In the given facts, it is noted in the impugned order that on the directions of the writ Court the departmental enquiry came to be set up duly constituted by the Divisional Commissioner, headed by the Additional Commissioner, alongwith two other members. On a prima facie finding returned by the departmental enquiry committee petitioner along with other revenue officers were found involved in acts of corruption in the discharge of their functions with regard to purchase/exchange/release/abatement of parcel of land. The petitioner had misled the Divisional Commissioner, as well as, the State Government in purchase/exchange of land which included Waqf land and land belonging to a private trust. 32. The sale and exchange of waqf property is prohibited under Section 51 of the Waqf Act, 1995. Section 51 is extracted: “51. Alienation of wakf property without sanction of Board to be void.-(I) Notwithstanding anything contained in the wakf deed, any gift, sale, exchange or mortgage of any immovable property which is wakf property, shall be void unless such gift, sale, exchange or mortgage is effected with the prior sanction of the Board: Provided that no mosque, dargah or khangah shall be gifted, sold, exchanged or mortgaged except in accordance with any law for the time being in force. Provided……………..” 33. The impugned order further flags the incident of corruption committed by the petitioner being the Chairman or the competent authority under the Ceiling Act. Further, in ceiling proceedings, the land that had vested in the State upon possession and subsequently transferred to the Moradabad Development Authority was directed to be released/abated in favour of the land lord for extraneous consideration without notice to the Development Authority. 34. Submission of learned counsel for the petitioner that no pecuniary loss was caused to the State Government as the orders were subsequently reversed or recalled would have no bearing. 35. As per Section 7 of the Prevention of Corruption Act, 1988, any public servant attempts to render service for gratification other than legal remuneration in respect of an official act or showing or forbearing to show favour or disfavour in exercise of his official function is punishable. Section 7 is extracted: “7.

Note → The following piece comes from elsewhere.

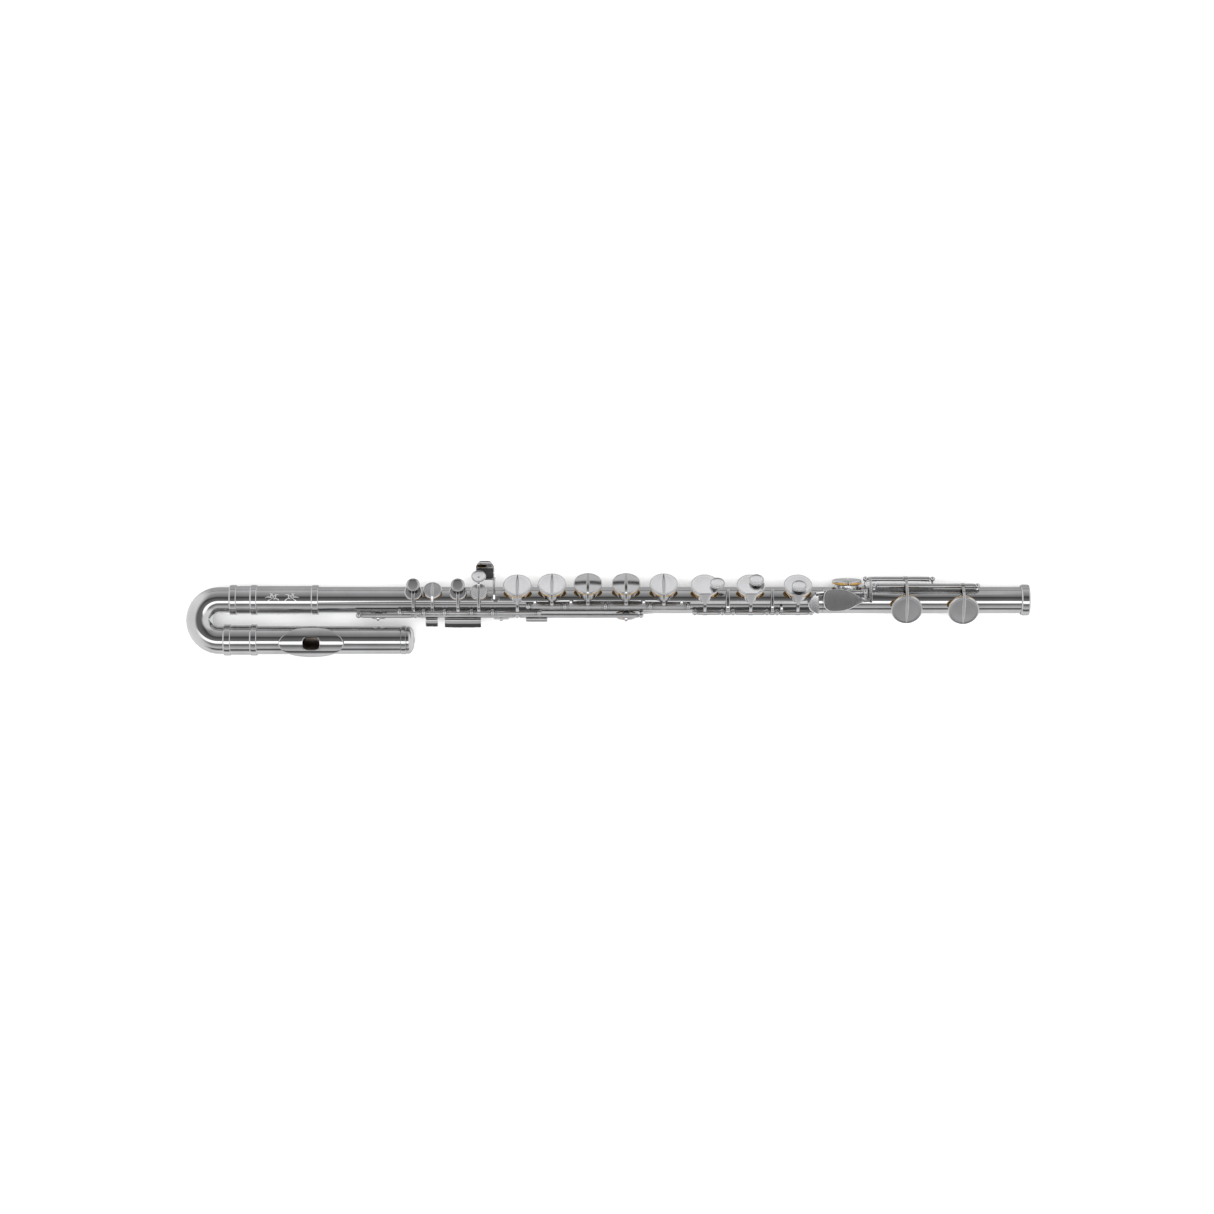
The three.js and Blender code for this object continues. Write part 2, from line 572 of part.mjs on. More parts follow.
KEYS.forEach(addKey);
addPiece('upper_trill_touch', trillTouch(142, 149), 'silver');
addPiece('lower_trill_touch', trillTouch(196, 202), 'silver');

// The finished flute stands on z = 0 with its footprint centred on the origin.
flute.updateMatrixWorld(true);
const box = new THREE.Box3().setFromObject(flute, true);
const middle = box.getCenter(new THREE.Vector3());
flute.position.set(-middle.x, -middle.y, -box.min.z);

export default flute;
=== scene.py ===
"""Studio scene of a silver bass flute with a U-bend head joint.

Shapes are made in millimetres in the flute's own axes: X is the body tube's axis, Z is up, and
angles round a tube are measured from +Z towards +Y. place() moves them into the frame.
"""
import json
import math

import bmesh
import bpy
from mathutils import Matrix, Vector


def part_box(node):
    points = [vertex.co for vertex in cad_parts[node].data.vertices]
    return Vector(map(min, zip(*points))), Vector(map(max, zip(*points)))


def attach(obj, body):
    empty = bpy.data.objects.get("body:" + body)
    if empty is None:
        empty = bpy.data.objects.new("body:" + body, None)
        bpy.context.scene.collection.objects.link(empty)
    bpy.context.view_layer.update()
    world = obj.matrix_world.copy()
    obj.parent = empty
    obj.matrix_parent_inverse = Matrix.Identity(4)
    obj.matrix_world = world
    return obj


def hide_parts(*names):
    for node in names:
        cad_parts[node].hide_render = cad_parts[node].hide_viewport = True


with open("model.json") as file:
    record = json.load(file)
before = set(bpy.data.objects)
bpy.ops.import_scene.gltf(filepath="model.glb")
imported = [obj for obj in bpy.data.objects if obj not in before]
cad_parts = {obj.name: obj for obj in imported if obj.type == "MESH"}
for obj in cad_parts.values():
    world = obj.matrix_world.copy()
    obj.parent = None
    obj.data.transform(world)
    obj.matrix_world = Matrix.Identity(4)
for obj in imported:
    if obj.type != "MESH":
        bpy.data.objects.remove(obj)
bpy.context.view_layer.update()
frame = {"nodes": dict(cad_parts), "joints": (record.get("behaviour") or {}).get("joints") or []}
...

35. As per Section 7 of the Prevention of Corruption Act, 1988, any public servant attempts to render service for gratification other than legal remuneration in respect of an official act or showing or forbearing to show favour or disfavour in exercise of his official function is punishable. Section 7 is extracted: “7. Public servant taking gratification other than legal remuneration in respect of an official act.—Whoever, being, or expecting to be a public servant, accepts or obtains or agrees to accept or attempts to obtain from any person, for himself or for any other person, any gratification whatever, other than legal remuneration, as a motive or reward for doing or forbearing to do any official act or for showing or forbearing to show, in the exercise of his official functions, favour or disfavour to any person or for rendering or attempting to render any service or disservice to any person, with the Central Government or any State Government or Parliament or the Legislature of any State or with any local authority, corporation or Government company referred to in clause (c) of section 2, or with any public servant, whether named or otherwise, shall be punishable with imprisonment which shall be not less than 1 [three years] but which may extend to 2 [seven years] and shall also be liable to fine. Explanations.—(a) …………………. (b) “Gratification.” The word “gratification” is not restricted to pecuniary gratifications or to gratifications estimable in money. 36. Further, Section 13 provides for criminal misconduct by a public servant. If a public servant habitually accepts or agrees to accept gratification is said to have committed the offence of criminal misconduct. Section 13 is extracted: 13. Criminal misconduct by a public servant.—(1) A public servant is said to commit the offence of criminal misconduct,— (a) if he habitually accepts or obtains or agrees to accept or attempts to obtain from any person for himself or for any other person any gratification other than legal remuneration as a motive or reward such as is mentioned in section 7; or 37. The impugned order reflects that petitioner was habitual in accepting gratification other than legal remuneration. It is alleged that in purchase of land for construction of jail and thereafter in ceiling proceedings petitioner showed favour to benefit a party for extraneous consideration. 38.
The impugned order reflects that petitioner was habitual in accepting gratification other than legal remuneration. It is alleged that in purchase of land for construction of jail and thereafter in ceiling proceedings petitioner showed favour to benefit a party for extraneous consideration. 38. Further, under the Uttar Pradesh Vigilance Establishment Act, 1965, the State Government is competent to get the offences investigated by a special police force. 39. The Legislature enacted the Uttar Pradesh Vigilance Establishment Act, 1965, inter alia, to make provision for the constitution, superintendence and administration of the Uttar Pradesh Vigilance Establishment as a special police force. 40. Section 2 provides for constitution and powers of the Vigilance Establishment. Sub-section (1) reads thus: “Constitution and powers of the Vigilance Establishment.-(1) Not withstanding anything in the police Act 1861, the State Government may constitute a special police force to be called the Uttar Pradesh Vigilance Establishment for the investigation of offences notified under the section 3. (2) …….” 41. Section 3 confers powers upon the Vigilance Establishment to investigate the offences notified in the Gazettee by the State Government. Section 3 reads thus: “3. Offences to be investigated by the Vigilance Establishment. The State Government may by notification in the Gazette, specify the offence or classes of offences which are to by investigated by the Uttar Pradesh Vigilance Establishment.” 42. In exercise of powers conferred under section 3 of Vigilance Act 1965, the Governor of U.P. notified on 12 February 1965 the offences and class of offences which may be investigated by the U.P. Vigilance Establishment, which, inter alia, includes offences punishable under the Prevention of Corruption Act, 1988. 43. Having due regard to the facts and circumstances of the case, the State-respondents are justified in directing vigilance enquiry and granting sanction for prosecution. The finding of culpability of the petitioner is writ large from the departmental enquiry. The mandate of the Government Orders have necessarily been complied. Any defect in the fact finding enquiry, rank of the officer or complaint being fictitious and not supported by an affidavit would have no bearing on the vigilance enquiry or the sanction for prosecution. 44. The writ petition being devoid of merit, accordingly, is dismissed. 45. No costs.